Stretching exercises vs manual therapy in treatment of chronic neck pain: a randomized, controlled cross-over trial

Jari Ylinen, Hannu Kautiainen, Kaija Wirén, Arja Häkkinen
Journal of Rehabilitation Medicine 2007, 39 (2): 126-32

OBJECTIVE: To compare the effects of manual therapy and stretching exercise on neck pain and disability.

DESIGN: An examiner-blinded randomized cross-over trial.

PATIENTS: A total of 125 women with non-specific neck pain.
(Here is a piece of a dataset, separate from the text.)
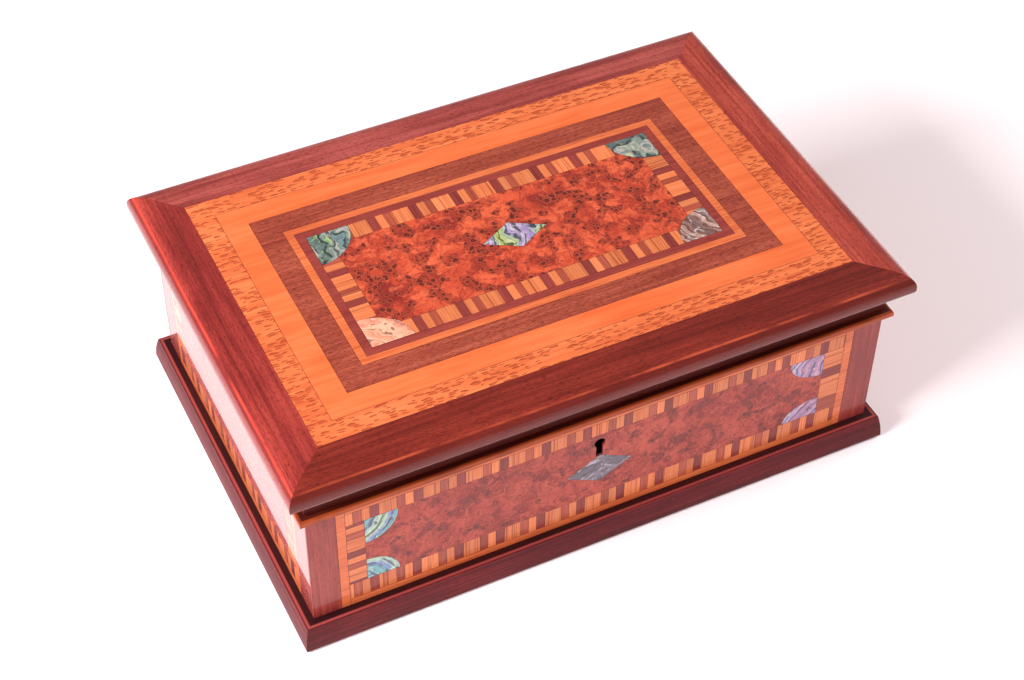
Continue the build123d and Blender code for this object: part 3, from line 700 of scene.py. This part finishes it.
def burl_eyes(tree, colour, at, patches, spacing, radius, colours):
    """Round eyes, each a dark ring about a redder heart, with a pale rim and a soft dark halo."""
    deep, ring, eye = colours
    cells = add(tree, "ShaderNodeTexVoronoi", {"Vector": at, "Scale": 1 / spacing, "Randomness": 0.9},
                voronoi_dimensions="2D")
    chance, pick = apart(tree, cells.outputs["Color"])[:2]
    size = calculate(tree, "MULTIPLY_ADD", chance, radius / spacing, 0.6 * radius / spacing)
    kept = calculate(tree, "MULTIPLY", patches, calculate(tree, "GREATER_THAN", pick, 0.2))
    near = calculate(tree, "DIVIDE", cells.outputs["Distance"], size)
    halo = calculate(tree, "MULTIPLY", smooth_step(tree, near, 0.8, 2.8, 0.9, 0.0), kept)
    pale = calculate(tree, "MULTIPLY", smooth_step(tree, near, 1.15, 1.6, 0.35, 0.0), kept)
    dark = calculate(tree, "MULTIPLY", smooth_step(tree, near, 0.75, 1.25, 0.85, 0.0), kept)
    heart = calculate(tree, "MULTIPLY", smooth_step(tree, near, 0.20, 0.65, 0.7, 0.0), kept)
    colour = tint(tree, halo, colour, deep)
    colour = tint(tree, pale, colour, ring)
    colour = tint(tree, dark, colour, eye)
    return tint(tree, heart, colour, deep), dark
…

METHODS: PATIENTS were randomized into 2 groups. Group 1 received manual therapy twice weekly and Group 2 performed stretching exercises 5 times a week. After 4 weeks the treatments were changed. The follow-up times were after 4 and 12 weeks. Neck pain (visual analogue scale) and disability indices were measured.

RESULTS: Mean value (standard deviation) for neck pain was 50 mm (22) and 49 mm (19) at baseline in Group 1 and Group 2, respectively, and decreased during the first 4 weeks by 26 mm (95% Confidence Interval 20-33) and 19 mm (12-27), respectively. There was no significant difference between groups. Neck and shoulder pain and disability index decreased significantly more in Group 1 after manual therapy (p=0.01) as well as neck stiffness (p=0.01).

CONCLUSION: Both stretching exercise and manual therapy considerably decreased neck pain and disability in women with non-specific neck pain. The difference in effectiveness between the 2 treatments was minor. Low-cost stretching exercises can be recommended in the first instance as an appropriate therapy intervention to relieve pain, at least in the short-term.